# Youth Mobility Visa Expires



## pbrar (Nov 18, 2012)

Hi there, 

I currently have a youth mobility visa that is expiring in the beginning of February and I'm trying to sort out my options but not having a lot of luck finding out what I can and can't do!

I am in a relationship over in the UK but we have no way to prove that we have been living together for 2 years and I have been between the UK and Canada during that time twice. So the unmarried partnership is out. 

I was told that I am unable to extend or apply for a new visa because I am not eligable for any other visa. 

Now when my visa expires if I leave the UK to travel for a month or so can I return as a visitor? Is there an amount of time that I have to be out of the country before I can return as a visitor or apply for a new visa? Or if I travel will I have a few days that I can stay in the UK to gather my belongings before I have to return back to Canada? 

Thanks for any help!


----------



## Joppa (Sep 7, 2009)

pbrar said:


> Hi there,
> 
> I currently have a youth mobility visa that is expiring in the beginning of February and I'm trying to sort out my options but not having a lot of luck finding out what I can and can't do!
> 
> ...


You should not try to return as a visitor on the expiry of your YMS. This is like a red rag to a bull and you will be seized upon, grilled and probably be refused entry. Or be given just a few days to gather your belongings and leave. They know a lot of people try this on so they are looking out for them. Their arguemnt is that you cannot possibly be a genuine visitor when you've just had two years in UK to do all your sightseeing, and you are probably trying to work illegally or overstay.

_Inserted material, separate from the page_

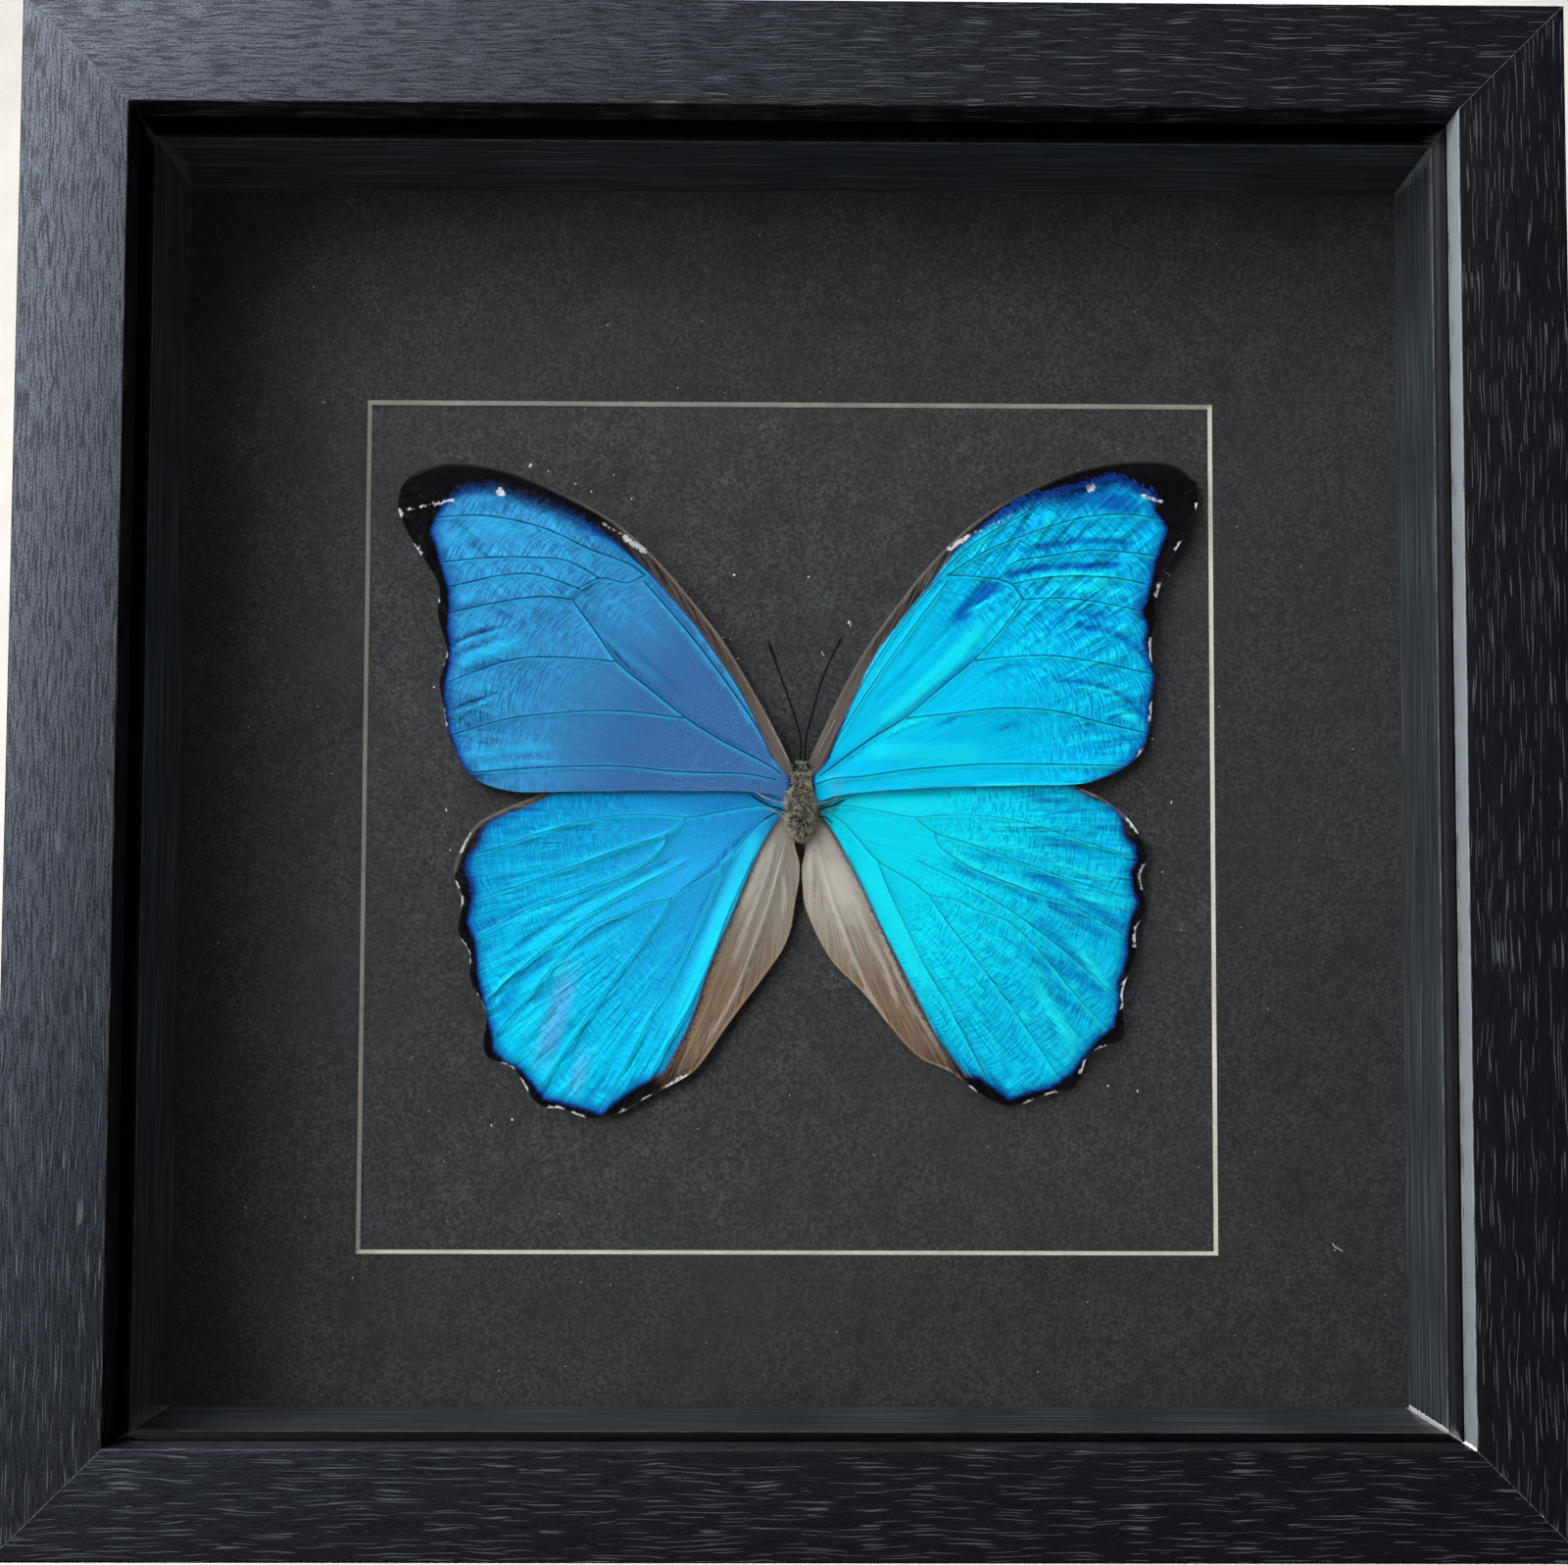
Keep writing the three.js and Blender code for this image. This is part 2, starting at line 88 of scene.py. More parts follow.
def place(across: float, depth: float, up: float) -> Vector:
    """Turns mm across, back from the front face and up from the middle into a point."""
    return Vector((across * MM, (depth - TOTAL_DEPTH / 2) * MM, (up + FRAME_HALF) * MM))


def linear(hex_colour: str) -> tuple[float, float, float, float]:
    """Turns an sRGB hex colour into linear RGBA."""
    channels = [int(hex_colour[i : i + 2], 16) / 255 for i in (1, 3, 5)]
    straight = [c / 12.92 if c <= 0.04045 else ((c + 0.055) / 1.055) ** 2.4 for c in channels]
    return (*straight, 1.0)


# ---------------------------------------------------------------------- node trees
def put(
    tree: bpy.types.NodeTree,
    kind: str,
    inputs: dict[int | str, Any] | None = None,
    out: int | str = 0,
    **settings: Any,
) -> Any:
    """Adds one node to a tree.

    Args:
        tree: The tree that gets the node.
        kind: The node's type name.
        inputs: Constants, "#rrggbb" colours or other nodes' sockets, by socket.
        out: Which output to hand back.
        **settings: Properties set on the node.

    Returns:
        The chosen output socket, or the node itself where it has none.
    """
    node = tree.nodes.new(kind)
    for name, value in settings.items():
        setattr(node, name, value)
    for key, value in (inputs or {}).items():
        socket = node.inputs[key]
        if isinstance(value, bpy.types.NodeSocket):
            tree.links.new(value, socket)
        elif isinstance(value, str) and value.startswith("#"):
            socket.default_value = linear(value)
        else:
            socket.default_value = value
    return node.outputs[out] if len(node.outputs) else node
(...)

To be safe, you should stay away at least 6 months before trying to re-enter as visitor, and you may still be questioned in depth.
Much better to do your European travel while your YMS is still valid, and return within its validity to pack up and go home.
When you return to Canada, you are free to apply for any other visa you qualify for, such as student, fiancé(e), spouse, Tier 2 etc.


----------